→ Material provided

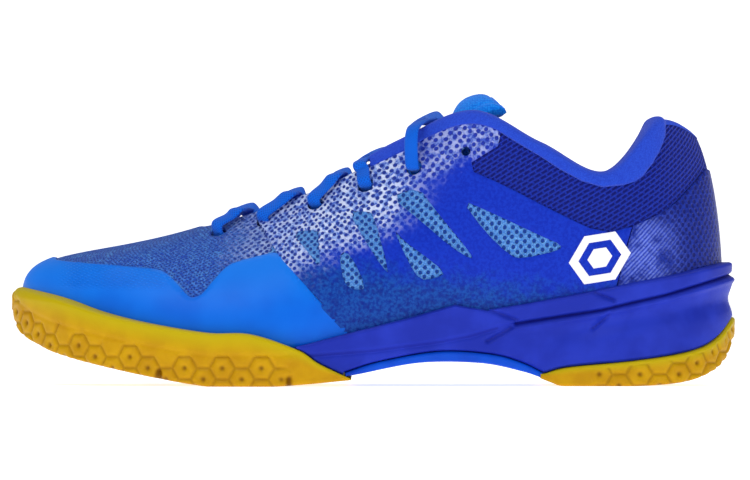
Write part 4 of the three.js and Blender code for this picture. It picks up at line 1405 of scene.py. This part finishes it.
# Under the corner and the strap, where the light mesh ends and the ribbed collar mesh begins.
MESH_LINE = [(49, 97.4), (36.8, 90), (37.6, 84), (42.5, 79.5), (56, 72), (72, 64), (82, 57.5), (85, 49),
             (85, 20)]
STRAP_LINE = [(40.0, 85.2), (52.2, 79.9), (72, 69.5), (90.9, 60.6), (103.0, 63.4)]
HEEL_EDGE = [(96.5, 36), (97.5, 41), (99.7, 50.6), (103.5, 63.6)]
HEEL_TOP_LINE = [(103.5, 63.6), (117.8, 70.1), (128, 80.3), (133.5, 86.5)]
SEAM = [(5.1, 90.1), (13.4, 94), (20.6, 98.4), (29.9, 103.2), (36, 105.6), (42.5, 105.0), (47.3, 103.0),
        (57, 96.9), (66.8, 91.1), (74.5, 86.0), (83, 81.5), (91.2, 79.1), (99.4, 79.9), (104, 81.3),
        (107.5, 83.6), (111.6, 88.9), (114, 93), (115.7, 97.9), (116.6, 101.5)]


def edge_line(from_u, to_u, v, step=0.003):
    """(u, v) points at one v."""
    count = max(2, int(abs(to_u - from_u) / step))
    return np.column_stack([np.linspace(from_u, to_u, count), np.full(count, v)])


def film_outline(side):
    """The side film: from the guard up to the laces, along the strap to the heel, and back."""
    front = side_path(FRONT_LINE, side)
    corner = side_path(CORNER_LINE, side)
    strap = side_path(STRAP_LINE, side, rounds=1)
    heel = side_path([(103.0, 63.4), (99.2, 50.6), (97.0, 41), (96, 36)], side)
    throat = edge_line(front[-1][0], corner[0][0], THROAT_TOP)
    foot = edge_line(heel[-1][0], station(4.3, side), SOLE_LINE)
    rise = side_path([(-20, 33), (-37, 51.5)], side)
    return np.vstack([front[:-1], throat, corner[1:-1], strap, heel[1:], foot, rise[:-1]])


def make_films(guard, film, heel):
    add_panel("toe_guard_film", [guard_outline()], GUARD, guard, "azure_film", ["toe_guard"],
              step=1.6, bevel=0.7, bevel_width=1.5)
    for side, word in SIDES:
        windows = [side_path(window, side, 1.5, 1, True) for window in WINDOWS]
        loops = [film_outline(side), *windows, *eyelet_holes(side, EYELETS[2:])]
        add_panel(f"side_film_{word}_cut", loops, FILM, film, "violet_film", [f"side_film_{word}"],
                  step=1.6)
    lateral, medial = [
        np.vstack([side_path(HEEL_EDGE, side), side_path(HEEL_TOP_LINE, side, rounds=1)[1:]])
        for side in (LATERAL, MEDIAL)]
    back = edge_line(lateral[-1][0], medial[-1][0], lateral[-1][1])[1:-1]
    foot = edge_line(medial[0][0], lateral[0][0], SOLE_LINE)
    outline = np.vstack([lateral, back, medial[::-1], foot])
    add_panel("heel_film_cut", [outline], FILM, heel, "violet_film", ["heel_film"], step=1.6)


def make_meshes(vamp_material, window_material, collar_material):
    """The cloth under the film: vamp, quarters and the ribbed collar."""
    throat, collar = 0.995, 0.997
    split = station(3.5, LATERAL)
    outline = np.vstack([edge_line(-split, split, SOLE_LINE), edge_line(split, -split, throat)])
    holes = eyelet_holes(LATERAL, EYELETS[:2])
    holes += [wrapped(hole) for hole in eyelet_holes(MEDIAL, EYELETS[:2])]
    add_panel("vamp_mesh", [outline, *holes], MESH, vamp_material, "upper_mesh", ["vamp"], step=1.8)
    for side, word in SIDES:
        corner = side_path(MESH_LINE, side)
        front = station(3.5, side)
        back = corner[-1][0]
        outline = np.vstack([
            edge_line(front, back, SOLE_LINE)[:-1], [[back, SOLE_LINE]], corner[::-1][1:],
            edge_line(corner[0][0], front, throat),
        ])
        add_panel(f"quarter_{word}_mesh", [outline, *eyelet_holes(side, EYELETS[2:])], MESH,
                  window_material, "upper_mesh", [f"quarter_{word}"], step=2.0)
    lateral = side_path(MESH_LINE, LATERAL)
    medial = side_path(MESH_LINE, MEDIAL)
    outline = np.vstack([
        lateral[::-1], edge_line(lateral[0][0], medial[0][0], collar)[1:-1], medial,
        edge_line(medial[-1][0], lateral[-1][0], SOLE_LINE)[1:-1],
    ])
    add_panel("collar_mesh_rib", [outline], MESH, collar_material, "collar_mesh", ["collar_mesh"],
              step=2.0)


# ---- linings and collar ----
def foam_thickness(u, v):
    """How far the collar's padding holds the lining off the wall, as in the CAD."""
    column = np.mod(u, 1) * 40
    front = smoothstep(np.minimum(column - 12, 28 - column), 0, 3)
    return FOAM_DEPTH * front * smoothstep(v, 5.6 / 9, 7.5 / 9)


def make_linings(look):
    panels = {
        "vamp_lining": (-0.1745, 0.1745, 0.66),
        "lining_lateral": (0.1755, 0.2992, 0.66),
        "lining_medial": (0.7008, 0.8245, 0.66),
        "rear_lining": (0.3008, 0.6992, 0.985),
    }
    for name, (first, last, top) in panels.items():
        us = np.linspace(first, last, max(8, int((last - first) * 300)))
        vs = np.linspace(0.005, top, 44)
        outer, inner = [lambda u, v, d=d: d + foam_thickness(u, v) for d in LINING]
        piece = make_piece(name + "_cloth", *grid_shell(us, vs, outer, inner))
        finish_piece(piece, look, [name])


def seam_height(u, side):
    """The v of the band's lower seam at each u of one side."""
    path = at_side(spaced(SEAM, 1.5, False), side)
    order = np.argsort(path[:, 0])
    return np.interp(u, path[order, 0], path[order, 1])


COLLAR_FRONT = 4.62  # the station where the band begins
TAB = (9.02, 9.12)  # the stations over which it narrows to the heel tab
HIGHEST_SEAM, TAB_SEAM = 0.972, 0.986  # v of the seam: at most elsewhere, and at the tab


def make_collar(look):
    """The soft band that closes the collar's edge: wide behind the ankle, a roll elsewhere."""
    u = np.linspace(COLLAR_FRONT, COUNT - COLLAR_FRONT, 420) / COUNT
    side = np.where(u < 0.5, LATERAL, MEDIAL)
    seam = np.where(side < 0, seam_height(u, LATERAL), seam_height(u, MEDIAL))
    tab_start, tab_full = TAB
    tab = (smoothstep(u, tab_start / COUNT, tab_full / COUNT)
           * (1 - smoothstep(u, (COUNT - tab_full) / COUNT, (COUNT - tab_start) / COUNT)))
    seam = np.minimum(seam, HIGHEST_SEAM)
    seam = seam + (TAB_SEAM - seam) * tab
    column = u * 40
    inner = 5.2 + foam_thickness(u, np.ones_like(u))
    padded = (column >= 12) & (column <= 28)
    inner = np.where(padded, inner, 3.9 + 1.3 * smoothstep(column, 11, 12) * (u < 0.5)
                     + 1.3 * smoothstep(-column, -29, -28) * (u > 0.5))
    out_steps, roll_steps, in_steps = 12, 14, 6
    height = 3.3 - 1.5 * tab
    crown_full = np.minimum(1.3, (1 - seam) * 60 * 0.10 + 0.35) * (1 - tab)
    loop = []
    for s in np.linspace(0, 1, out_steps):
        v = seam + (1 - seam) * s
        crown = crown_full * np.sqrt(max(0.0, 1 - (1 - min(1, s * 1.6)) ** 2))
        loop.append(under(u, v, 0.5 + 0.2 * tab - 0.9 * (1 - tab) * min(1, s * 12) - crown))
    _, up, normal = directions(upper_point, u, np.ones_like(u))
    outer_depth = -0.4 - crown_full + 1.1 * tab
    middle = (outer_depth + inner + 0.6) / 2
    half = (inner + 0.6 - outer_depth) / 2
    edge = upper_point(u, np.ones_like(u))
    for angle in np.linspace(0, math.pi, roll_steps)[1:-1]:
        depth = middle - half * math.cos(angle)
        lift = height * math.sin(angle) ** 0.8
        loop.append(edge - normal * depth[:, None] + up * lift[:, None])
    for s in np.linspace(0, 1, in_steps):
        loop.append(under(u, 1 - 0.06 * s, inner + 0.6 - 0.4 * s))
    for v in (0.945, 0.975, 1.0):
        loop.append(under(u, v, inner * 0.55 - 0.2))
    loop.append(under(u, 1.0, 1.5))
    loop.append(under(u, (seam + 1) / 2, 0.75))
    loop = np.stack(loop, 1)
    sides = loop.shape[1]
    length = np.interp(u, RING_U, RING_LENGTH)
    across = np.linspace(0, 40, sides)
    flat = np.stack(np.broadcast_arrays(length[:, None], across[None]), -1).reshape(-1, 2) * MM
    piece = make_piece("collar_band", loop.reshape(-1, 3), tube_faces(len(u), sides), flat, 50)
    finish_piece(piece, look, ["collar_binding"])


# ---- tongue ----
TONGUE_LINE = np.array([
    [-78, 0, 51], [-66, 0, 54.5], [-52, 0, 60.5], [-38, 0, 67], [-18, 0, 75.5], [8, 0, 88], [29.5, 0, 101],
])
TONGUE_ARCH = 0.034
TONGUE_LAYERS = {"tongue_face": (0, 1), "tongue_lining": (4.9, 5.6)}
TOP_HINGE = np.array([29.9, 0, 101.4])
TOP_TILT = math.radians(45)
TOP_LENGTH, TOP_HALF_WIDTH, TOP_THICK = 23, 18, 11.5
TOP_CROWN, TOP_ARCH = 5.0, 0.03


def tongue_point(s, w):
    """The tongue's upper face: s runs up the throat, w across from -Y to +Y."""
    p = path_point(TONGUE_LINE, s)
    half = 13 + 10 * smoothstep(s, 0, 0.5) - 6 * smoothstep(s, 0.72, 0.95)
    y = (2 * w - 1) * half
    return np.stack([p[..., 0], y, p[..., 2] - TONGUE_ARCH * y * y], -1)


def tongue_top_point(s, w):
    """The padded top's upper face, from its seam on the tongue up and back."""
    y = (2 * w - 1) * TOP_HALF_WIDTH * (1 - 0.12 * s * s)
    crown = TOP_CROWN * np.sin(math.pi * np.clip(s, 0, 1))
    x = GAP + TOP_LENGTH * s
    z = crown - TOP_ARCH * y * y
    turned_x = x * math.cos(TOP_TILT) - z * math.sin(TOP_TILT)
    turned_z = x * math.sin(TOP_TILT) + z * math.cos(TOP_TILT)
    return np.stack([turned_x, y, turned_z], -1) + TOP_HINGE


def make_tongue(face, lining, top):
    along = np.linspace(0, 1, 110)
    across = np.linspace(0, 1, 40)
    for (name, (outer, inner)), look, slot in zip(
            TONGUE_LAYERS.items(), (face, lining), ("tongue_cloth", "lining")):
        piece = make_piece(name + "_cloth", *grid_shell(along, across, outer, inner, tongue_point))
        finish_piece(piece, look, [name])

    def drawn_in(s, w):
        rim = np.minimum(np.minimum(s, 1 - s) * 6, np.minimum(w, 1 - w) * 9)
        return 1.6 * (1 - np.sqrt(1 - (1 - np.clip(rim, 0, 1)) ** 2))

    def outer(s, w):
        channel = 0.5 * bell(np.abs(2 * w - 1) - 0.78, 0.05) * smoothstep(s, 0, 0.1)
        return 1.2 * s ** 6 + drawn_in(s, w) + channel

    def inner(s, w):
        deep = 3.6 * s ** 6 + (TOP_THICK - 4.2 * s ** 5) * (1 - 0.55 * (2 * w - 1) ** 4)
        return deep - drawn_in(s, w)

    steps = 0.5 - 0.5 * np.cos(np.linspace(0, math.pi, 48))
    piece = make_piece("tongue_top_pad", *grid_shell(steps, steps, outer, inner, tongue_top_point), sharp=60)
    finish_piece(piece, top, ["tongue_top"], "tongue_top")


def make_insole(look):
    piece = sole_body(
        "insole_cloth", -INSOLE_INSET, (-146, 146), lambda x: bed_height(x) + BOARD + 2 * GAP, insole_top,
        step=2.0, levels=6, across=24, rounding=0.8, cup=False)
    finish_piece(piece, look, ["insole"], "insole")


# ---- badge ----
BADGE_CENTRE = (90.1, 51.0)
BADGE_STRETCH, BADGE_LEAN = 1.12, 0.16  # in a side view it is a little wide and sheared
RING_RADII, CORE_RADIUS = (11.0, 7.6), 4.4
PRINT = (-0.22, 0.02)  # depths of the print, as of the layers above


def hexagon(radius, side):
    """A hexagon's outline about the badge's middle, on the shoe's side."""
    made = []
    for k in range(6):
        angle = math.radians(60 * k)
        x = BADGE_CENTRE[0] + radius * math.cos(angle) * BADGE_STRETCH
        z = BADGE_CENTRE[1] + radius * math.sin(angle) + BADGE_LEAN * (x - BADGE_CENTRE[0])
        made.append((x, z))
    return side_path(made, side, 1.0, 0, True)


def make_badges(look):
    """A plain hexagonal ring with a core, printed on the film."""
    for side, word in SIDES:
        ring = [hexagon(radius, side) for radius in RING_RADII]
        for part, loops, node in (("ring", ring, [f"badge_{word}"]),
                                  ("core", [hexagon(CORE_RADIUS, side)], [])):
            add_panel(f"badge_{word}_{part}", loops, PRINT, look, "white_print", node,
                      step=1.0, bevel=0.08, bevel_width=0.3)


def dress_hidden_nodes():
    """Materials for the inner CAD pieces that are shown as they are."""
    board = plain_look("fibre_board", rgb(222, 214, 196), rgb(190, 180, 158), 1.2 * MM, 0.06 * MM, 0.9)
    foam = plain_look("open_foam", rgb(58, 60, 66), rgb(28, 29, 33), 0.8 * MM, 0.15 * MM, 0.95)
    cushion = plain_look("cushion_foam", rgb(235, 236, 240), rgb(208, 210, 218), 1.0 * MM, 0.08 * MM, 0.7)
    stay = cloth_look("eyestay_tape", rgb(34, 48, 150), rgb(18, 26, 104))
    looks = {
        board: ["lasting_board", "toe_puff", "heel_counter"],
        foam: ["collar_foam", "tongue_foam"],
        cushion: ["forefoot_cushion", "heel_cushion"],
        stay: ["eyestay_lateral", "eyestay_medial"],
    }
    for look, names in looks.items():
        for name in names:
            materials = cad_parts[name].data.materials
            materials.clear()
            materials.append(look)


make_camera()
make_stage()
lace_material = lace_look()
make_tails(lace_material, film_look("lace_tip", rgb(20, 130, 245), rgb(0, 96, 220)))
make_lace(lace_material)
make_soles(
    rubber_look(),
    foam_look("midsole_foam", rgb(33, 53, 180), rgb(25, 43, 162)),
    film_look("shank_plastic", rgb(2, 80, 206), rgb(2, 56, 180)),
)
make_films(
    film_look("azure_film", rgb(0, 104, 222), rgb(0, 92, 210), dashes=True),
    side_film_look(),
    heel_film_look(),
)
make_meshes(vamp_look(), window_look(), collar_mesh_look())
lining_material = cloth_look("lining_cloth", rgb(44, 66, 196), rgb(22, 32, 130))
make_linings(lining_material)
make_collar(cloth_look("collar_binding_cloth", rgb(42, 82, 210), rgb(34, 64, 188), 0.5 * MM))
tongue_material = cloth_look("tongue_cloth", rgb(20, 146, 248), rgb(0, 108, 224), 1.0 * MM)
make_tongue(tongue_material, lining_material, tongue_material)
make_insole(cloth_look("insole_cloth", rgb(36, 56, 176), rgb(20, 30, 116)))
make_badges(plain_look("white_print", rgb(248, 248, 250), rgb(236, 236, 242), 0.8 * MM, 0.01 * MM, 0.45))
dress_hidden_nodes()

→ Written request
Quote exactly the first line of the data and every line after it through the one holding "count), np.full(count, v)])".

→ Final result
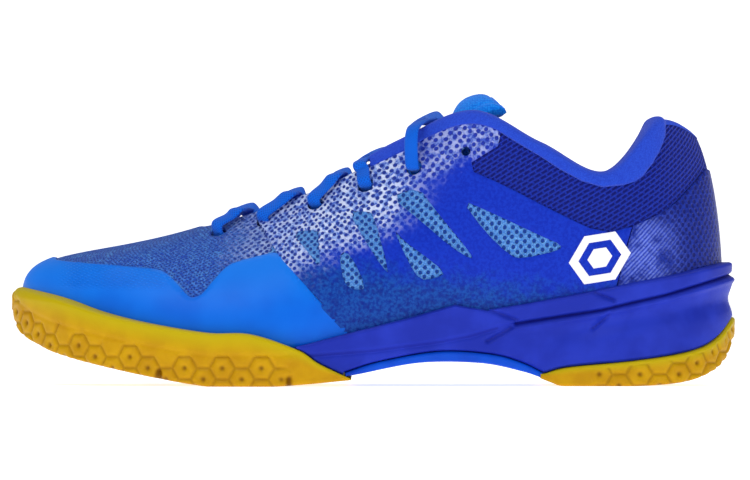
Write part 4 of the three.js and Blender code for this picture. It picks up at line 1405 of scene.py. This part finishes it.
# Under the corner and the strap, where the light mesh ends and the ribbed collar mesh begins.
MESH_LINE = [(49, 97.4), (36.8, 90), (37.6, 84), (42.5, 79.5), (56, 72), (72, 64), (82, 57.5), (85, 49),
             (85, 20)]
STRAP_LINE = [(40.0, 85.2), (52.2, 79.9), (72, 69.5), (90.9, 60.6), (103.0, 63.4)]
HEEL_EDGE = [(96.5, 36), (97.5, 41), (99.7, 50.6), (103.5, 63.6)]
HEEL_TOP_LINE = [(103.5, 63.6), (117.8, 70.1), (128, 80.3), (133.5, 86.5)]
SEAM = [(5.1, 90.1), (13.4, 94), (20.6, 98.4), (29.9, 103.2), (36, 105.6), (42.5, 105.0), (47.3, 103.0),
        (57, 96.9), (66.8, 91.1), (74.5, 86.0), (83, 81.5), (91.2, 79.1), (99.4, 79.9), (104, 81.3),
        (107.5, 83.6), (111.6, 88.9), (114, 93), (115.7, 97.9), (116.6, 101.5)]


def edge_line(from_u, to_u, v, step=0.003):
    """(u, v) points at one v."""
    count = max(2, int(abs(to_u - from_u) / step))
    return np.column_stack([np.linspace(from_u, to_u, count), np.full(count, v)])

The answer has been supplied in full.